DATASET CONTENT start

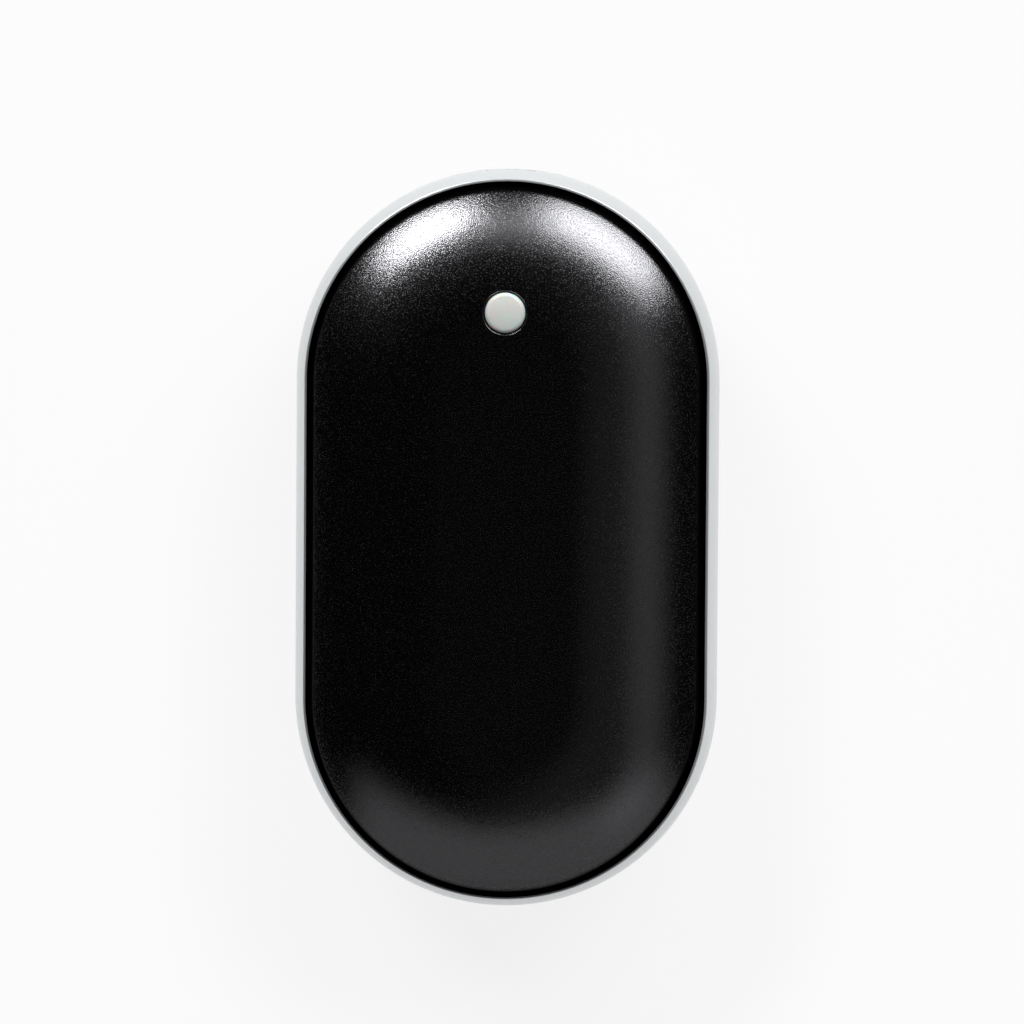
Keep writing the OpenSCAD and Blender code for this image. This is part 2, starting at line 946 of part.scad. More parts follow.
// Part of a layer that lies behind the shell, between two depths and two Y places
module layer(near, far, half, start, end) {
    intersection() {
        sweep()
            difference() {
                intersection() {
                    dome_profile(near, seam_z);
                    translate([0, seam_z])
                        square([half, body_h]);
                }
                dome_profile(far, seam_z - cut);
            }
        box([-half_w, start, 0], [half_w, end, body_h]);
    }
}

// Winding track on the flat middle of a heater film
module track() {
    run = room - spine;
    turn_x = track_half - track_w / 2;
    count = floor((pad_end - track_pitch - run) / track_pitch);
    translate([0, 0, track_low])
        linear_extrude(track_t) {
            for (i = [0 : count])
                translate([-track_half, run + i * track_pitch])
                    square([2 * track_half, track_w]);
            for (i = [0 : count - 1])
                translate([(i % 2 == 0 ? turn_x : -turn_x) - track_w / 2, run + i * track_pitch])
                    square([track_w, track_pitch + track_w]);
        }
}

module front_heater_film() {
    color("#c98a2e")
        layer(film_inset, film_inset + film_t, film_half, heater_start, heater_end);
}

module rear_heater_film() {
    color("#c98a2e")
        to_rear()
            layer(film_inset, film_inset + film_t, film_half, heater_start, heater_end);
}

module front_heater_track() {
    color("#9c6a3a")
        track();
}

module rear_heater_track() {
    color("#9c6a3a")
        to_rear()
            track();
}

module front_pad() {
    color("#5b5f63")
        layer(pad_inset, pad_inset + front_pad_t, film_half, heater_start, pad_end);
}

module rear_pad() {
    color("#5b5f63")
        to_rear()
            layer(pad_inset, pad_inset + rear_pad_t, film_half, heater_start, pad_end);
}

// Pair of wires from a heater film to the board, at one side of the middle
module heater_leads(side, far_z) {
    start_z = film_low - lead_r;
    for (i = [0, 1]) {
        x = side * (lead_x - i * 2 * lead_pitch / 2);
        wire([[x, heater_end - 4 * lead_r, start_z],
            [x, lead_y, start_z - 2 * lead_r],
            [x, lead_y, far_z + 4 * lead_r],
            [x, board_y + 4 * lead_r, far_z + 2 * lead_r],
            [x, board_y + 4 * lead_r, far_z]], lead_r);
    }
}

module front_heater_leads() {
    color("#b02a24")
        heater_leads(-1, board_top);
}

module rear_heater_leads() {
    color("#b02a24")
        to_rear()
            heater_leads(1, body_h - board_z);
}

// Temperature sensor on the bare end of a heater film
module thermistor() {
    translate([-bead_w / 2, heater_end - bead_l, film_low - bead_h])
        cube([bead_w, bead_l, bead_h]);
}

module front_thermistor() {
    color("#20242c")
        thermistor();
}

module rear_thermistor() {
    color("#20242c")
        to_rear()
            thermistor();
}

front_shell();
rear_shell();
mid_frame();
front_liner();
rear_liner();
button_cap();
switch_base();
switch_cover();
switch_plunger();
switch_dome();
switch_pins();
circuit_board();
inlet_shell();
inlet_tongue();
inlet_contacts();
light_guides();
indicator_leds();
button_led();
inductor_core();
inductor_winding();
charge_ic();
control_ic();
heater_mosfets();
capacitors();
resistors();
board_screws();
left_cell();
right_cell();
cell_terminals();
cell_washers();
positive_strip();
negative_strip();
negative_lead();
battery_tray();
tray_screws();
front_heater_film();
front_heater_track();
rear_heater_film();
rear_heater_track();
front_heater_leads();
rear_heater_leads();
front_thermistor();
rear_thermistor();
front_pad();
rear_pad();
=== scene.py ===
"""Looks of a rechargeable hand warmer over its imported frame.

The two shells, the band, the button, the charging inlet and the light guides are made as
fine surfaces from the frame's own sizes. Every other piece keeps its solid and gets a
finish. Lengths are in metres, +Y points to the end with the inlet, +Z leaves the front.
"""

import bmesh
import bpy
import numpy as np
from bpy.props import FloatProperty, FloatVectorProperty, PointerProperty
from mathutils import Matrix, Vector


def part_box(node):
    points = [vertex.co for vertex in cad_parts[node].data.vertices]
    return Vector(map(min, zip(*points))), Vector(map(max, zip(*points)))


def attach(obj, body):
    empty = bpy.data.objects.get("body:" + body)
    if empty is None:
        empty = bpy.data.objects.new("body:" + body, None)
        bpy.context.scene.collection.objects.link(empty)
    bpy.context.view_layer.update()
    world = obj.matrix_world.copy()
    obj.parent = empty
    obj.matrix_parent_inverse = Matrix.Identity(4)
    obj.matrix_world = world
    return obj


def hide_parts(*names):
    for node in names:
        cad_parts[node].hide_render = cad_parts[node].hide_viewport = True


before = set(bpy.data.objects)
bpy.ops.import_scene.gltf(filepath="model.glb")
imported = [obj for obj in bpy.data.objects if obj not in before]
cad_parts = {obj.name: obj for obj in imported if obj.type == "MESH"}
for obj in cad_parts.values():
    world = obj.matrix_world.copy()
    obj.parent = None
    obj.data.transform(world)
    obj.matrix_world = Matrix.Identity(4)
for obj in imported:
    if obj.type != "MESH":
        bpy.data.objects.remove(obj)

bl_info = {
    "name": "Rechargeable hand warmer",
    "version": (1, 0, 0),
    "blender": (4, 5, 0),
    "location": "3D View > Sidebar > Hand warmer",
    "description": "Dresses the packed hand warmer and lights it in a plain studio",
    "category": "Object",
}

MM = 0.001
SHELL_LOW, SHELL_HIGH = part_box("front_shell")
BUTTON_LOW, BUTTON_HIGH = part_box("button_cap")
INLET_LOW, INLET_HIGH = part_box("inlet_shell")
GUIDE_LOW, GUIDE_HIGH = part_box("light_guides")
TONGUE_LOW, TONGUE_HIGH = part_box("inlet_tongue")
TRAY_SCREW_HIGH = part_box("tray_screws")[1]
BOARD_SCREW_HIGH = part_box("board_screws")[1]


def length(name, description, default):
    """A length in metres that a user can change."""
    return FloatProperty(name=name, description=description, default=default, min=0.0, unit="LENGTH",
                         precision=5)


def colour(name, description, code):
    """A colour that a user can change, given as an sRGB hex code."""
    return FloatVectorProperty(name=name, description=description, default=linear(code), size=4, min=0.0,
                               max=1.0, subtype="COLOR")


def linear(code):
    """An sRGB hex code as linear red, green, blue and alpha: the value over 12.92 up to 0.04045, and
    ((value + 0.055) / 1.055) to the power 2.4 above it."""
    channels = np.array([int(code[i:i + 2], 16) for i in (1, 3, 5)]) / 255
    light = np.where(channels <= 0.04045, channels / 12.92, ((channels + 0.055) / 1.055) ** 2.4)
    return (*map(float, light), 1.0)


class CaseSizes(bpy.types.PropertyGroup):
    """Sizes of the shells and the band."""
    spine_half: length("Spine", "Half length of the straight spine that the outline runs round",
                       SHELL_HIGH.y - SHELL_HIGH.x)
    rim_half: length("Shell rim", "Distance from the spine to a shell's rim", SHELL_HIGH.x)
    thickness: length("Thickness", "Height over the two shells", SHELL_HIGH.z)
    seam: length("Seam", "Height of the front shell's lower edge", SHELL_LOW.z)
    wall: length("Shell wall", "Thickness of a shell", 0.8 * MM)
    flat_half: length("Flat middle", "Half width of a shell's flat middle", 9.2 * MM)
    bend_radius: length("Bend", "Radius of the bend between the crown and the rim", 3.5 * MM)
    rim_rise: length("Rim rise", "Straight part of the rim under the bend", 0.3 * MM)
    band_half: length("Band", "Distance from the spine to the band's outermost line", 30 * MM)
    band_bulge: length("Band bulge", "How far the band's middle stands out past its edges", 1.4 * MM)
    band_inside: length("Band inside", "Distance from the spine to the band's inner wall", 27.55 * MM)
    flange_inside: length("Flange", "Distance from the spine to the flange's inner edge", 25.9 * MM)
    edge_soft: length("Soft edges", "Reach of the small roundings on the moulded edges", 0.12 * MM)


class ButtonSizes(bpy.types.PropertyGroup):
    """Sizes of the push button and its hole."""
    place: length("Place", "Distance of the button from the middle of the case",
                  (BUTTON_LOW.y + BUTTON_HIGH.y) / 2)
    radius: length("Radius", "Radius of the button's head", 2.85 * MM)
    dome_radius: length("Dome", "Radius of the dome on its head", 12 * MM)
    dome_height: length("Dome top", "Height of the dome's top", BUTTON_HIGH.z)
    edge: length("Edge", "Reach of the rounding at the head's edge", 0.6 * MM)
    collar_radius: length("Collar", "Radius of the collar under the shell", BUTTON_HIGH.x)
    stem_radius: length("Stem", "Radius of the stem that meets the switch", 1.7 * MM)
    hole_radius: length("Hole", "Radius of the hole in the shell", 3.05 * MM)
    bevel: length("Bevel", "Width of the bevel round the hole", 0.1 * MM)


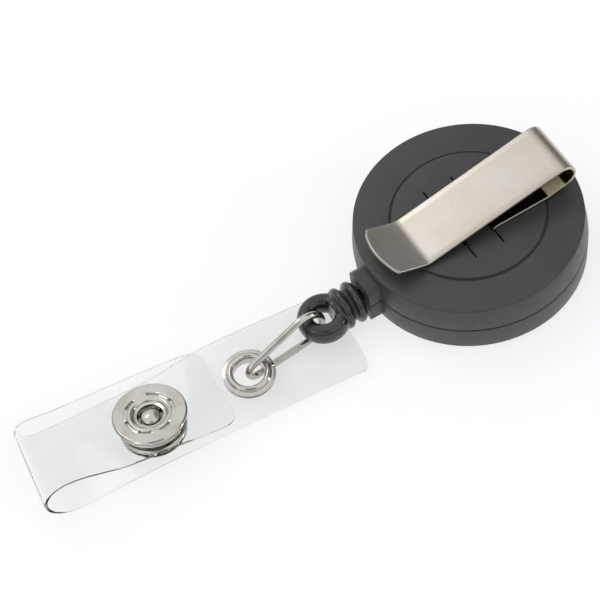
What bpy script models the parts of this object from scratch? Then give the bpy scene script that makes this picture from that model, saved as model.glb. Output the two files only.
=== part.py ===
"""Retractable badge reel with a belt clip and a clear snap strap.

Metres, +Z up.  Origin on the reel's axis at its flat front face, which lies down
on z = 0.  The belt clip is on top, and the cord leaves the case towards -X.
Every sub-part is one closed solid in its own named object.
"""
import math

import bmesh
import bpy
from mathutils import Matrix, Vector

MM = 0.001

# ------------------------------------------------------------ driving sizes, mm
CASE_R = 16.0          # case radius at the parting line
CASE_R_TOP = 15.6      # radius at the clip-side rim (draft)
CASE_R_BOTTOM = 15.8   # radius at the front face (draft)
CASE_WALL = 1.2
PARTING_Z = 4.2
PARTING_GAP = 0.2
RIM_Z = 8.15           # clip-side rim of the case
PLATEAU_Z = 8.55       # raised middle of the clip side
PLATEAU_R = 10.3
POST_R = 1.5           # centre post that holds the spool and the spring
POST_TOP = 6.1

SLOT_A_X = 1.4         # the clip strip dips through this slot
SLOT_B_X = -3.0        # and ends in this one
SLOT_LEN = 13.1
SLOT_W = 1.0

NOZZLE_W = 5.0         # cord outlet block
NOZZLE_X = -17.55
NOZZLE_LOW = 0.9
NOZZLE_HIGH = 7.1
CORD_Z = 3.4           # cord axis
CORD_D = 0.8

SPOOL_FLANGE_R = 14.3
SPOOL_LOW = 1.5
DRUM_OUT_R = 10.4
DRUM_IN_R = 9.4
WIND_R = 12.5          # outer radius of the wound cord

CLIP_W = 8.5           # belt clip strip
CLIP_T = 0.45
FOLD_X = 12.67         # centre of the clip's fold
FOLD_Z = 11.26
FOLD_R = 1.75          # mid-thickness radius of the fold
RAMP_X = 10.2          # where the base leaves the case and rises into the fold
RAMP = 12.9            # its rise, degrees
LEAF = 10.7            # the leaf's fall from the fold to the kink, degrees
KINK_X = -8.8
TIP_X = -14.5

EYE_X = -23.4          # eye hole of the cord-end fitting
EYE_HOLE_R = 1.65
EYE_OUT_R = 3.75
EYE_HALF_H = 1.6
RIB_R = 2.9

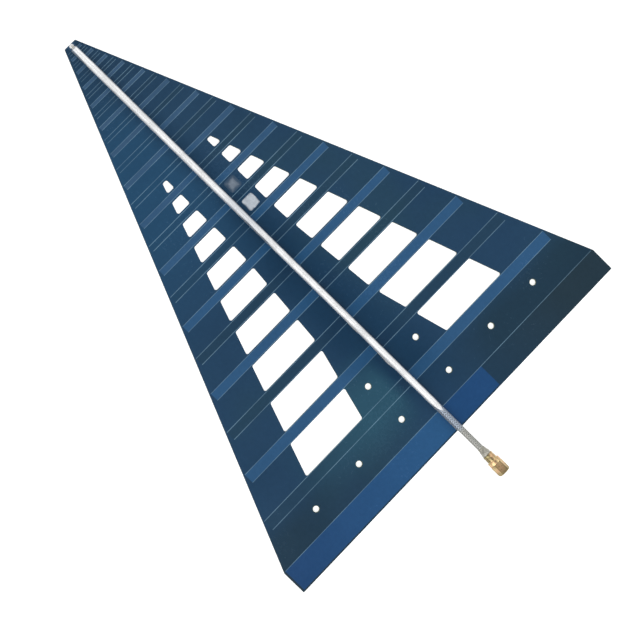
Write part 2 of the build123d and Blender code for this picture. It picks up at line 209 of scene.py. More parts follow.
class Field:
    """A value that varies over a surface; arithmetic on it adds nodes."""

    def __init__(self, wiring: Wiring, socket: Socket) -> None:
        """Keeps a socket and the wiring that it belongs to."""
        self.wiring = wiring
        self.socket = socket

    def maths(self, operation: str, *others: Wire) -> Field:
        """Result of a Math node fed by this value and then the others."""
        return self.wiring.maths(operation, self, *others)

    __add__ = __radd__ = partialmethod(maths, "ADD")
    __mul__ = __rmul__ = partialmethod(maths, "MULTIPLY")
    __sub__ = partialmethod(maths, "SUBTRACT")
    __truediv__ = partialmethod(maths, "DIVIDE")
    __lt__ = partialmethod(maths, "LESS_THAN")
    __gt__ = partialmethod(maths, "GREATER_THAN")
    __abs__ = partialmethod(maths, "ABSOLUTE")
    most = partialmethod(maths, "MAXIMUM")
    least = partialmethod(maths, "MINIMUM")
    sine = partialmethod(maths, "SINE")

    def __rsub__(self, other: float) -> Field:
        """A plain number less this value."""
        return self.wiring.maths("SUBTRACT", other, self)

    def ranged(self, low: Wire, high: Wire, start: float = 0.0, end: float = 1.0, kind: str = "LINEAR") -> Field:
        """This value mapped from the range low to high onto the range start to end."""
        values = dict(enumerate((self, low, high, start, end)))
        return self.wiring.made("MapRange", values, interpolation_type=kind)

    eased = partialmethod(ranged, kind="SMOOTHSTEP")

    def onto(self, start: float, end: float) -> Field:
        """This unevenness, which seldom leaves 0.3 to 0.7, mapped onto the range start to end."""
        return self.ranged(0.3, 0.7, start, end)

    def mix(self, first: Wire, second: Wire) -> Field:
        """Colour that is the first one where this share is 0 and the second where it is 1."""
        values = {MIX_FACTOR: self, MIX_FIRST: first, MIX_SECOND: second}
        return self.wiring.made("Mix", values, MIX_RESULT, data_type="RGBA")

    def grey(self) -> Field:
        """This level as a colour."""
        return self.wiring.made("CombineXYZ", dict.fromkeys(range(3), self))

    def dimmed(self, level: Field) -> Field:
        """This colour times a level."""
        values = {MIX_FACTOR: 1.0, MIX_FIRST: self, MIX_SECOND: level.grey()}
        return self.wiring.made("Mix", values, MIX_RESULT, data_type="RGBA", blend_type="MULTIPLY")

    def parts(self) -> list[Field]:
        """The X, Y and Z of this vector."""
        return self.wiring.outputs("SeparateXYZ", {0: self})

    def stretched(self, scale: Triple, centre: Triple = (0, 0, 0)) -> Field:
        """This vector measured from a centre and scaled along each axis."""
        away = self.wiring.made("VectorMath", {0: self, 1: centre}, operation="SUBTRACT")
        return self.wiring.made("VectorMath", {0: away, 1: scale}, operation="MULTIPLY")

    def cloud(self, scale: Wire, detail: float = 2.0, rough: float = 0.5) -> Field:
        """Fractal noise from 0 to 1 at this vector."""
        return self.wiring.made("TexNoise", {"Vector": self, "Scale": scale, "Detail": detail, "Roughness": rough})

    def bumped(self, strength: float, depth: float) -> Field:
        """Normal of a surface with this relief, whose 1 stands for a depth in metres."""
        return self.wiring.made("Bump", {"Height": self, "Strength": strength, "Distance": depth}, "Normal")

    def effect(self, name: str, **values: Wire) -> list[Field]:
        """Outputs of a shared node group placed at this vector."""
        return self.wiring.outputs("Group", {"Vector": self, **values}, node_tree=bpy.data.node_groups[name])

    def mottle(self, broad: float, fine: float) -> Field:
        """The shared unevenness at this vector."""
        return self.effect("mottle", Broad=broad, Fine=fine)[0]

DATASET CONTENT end

Return the exact lines from the line with "front_shell();" to the line with "bpy.context.view_layer.update()", inclusive of both, with nothing added.

front_shell();
rear_shell();
mid_frame();
front_liner();
rear_liner();
button_cap();
switch_base();
switch_cover();
switch_plunger();
switch_dome();
switch_pins();
circuit_board();
inlet_shell();
inlet_tongue();
inlet_contacts();
light_guides();
indicator_leds();
button_led();
inductor_core();
inductor_winding();
charge_ic();
control_ic();
heater_mosfets();
capacitors();
resistors();
board_screws();
left_cell();
right_cell();
cell_terminals();
cell_washers();
positive_strip();
negative_strip();
negative_lead();
battery_tray();
tray_screws();
front_heater_film();
front_heater_track();
rear_heater_film();
rear_heater_track();
front_heater_leads();
rear_heater_leads();
front_thermistor();
rear_thermistor();
front_pad();
rear_pad();
=== scene.py ===
"""Looks of a rechargeable hand warmer over its imported frame.

The two shells, the band, the button, the charging inlet and the light guides are made as
fine surfaces from the frame's own sizes. Every other piece keeps its solid and gets a
finish. Lengths are in metres, +Y points to the end with the inlet, +Z leaves the front.
"""

import bmesh
import bpy
import numpy as np
from bpy.props import FloatProperty, FloatVectorProperty, PointerProperty
from mathutils import Matrix, Vector


def part_box(node):
    points = [vertex.co for vertex in cad_parts[node].data.vertices]
    return Vector(map(min, zip(*points))), Vector(map(max, zip(*points)))


def attach(obj, body):
    empty = bpy.data.objects.get("body:" + body)
    if empty is None:
        empty = bpy.data.objects.new("body:" + body, None)
        bpy.context.scene.collection.objects.link(empty)
    bpy.context.view_layer.update()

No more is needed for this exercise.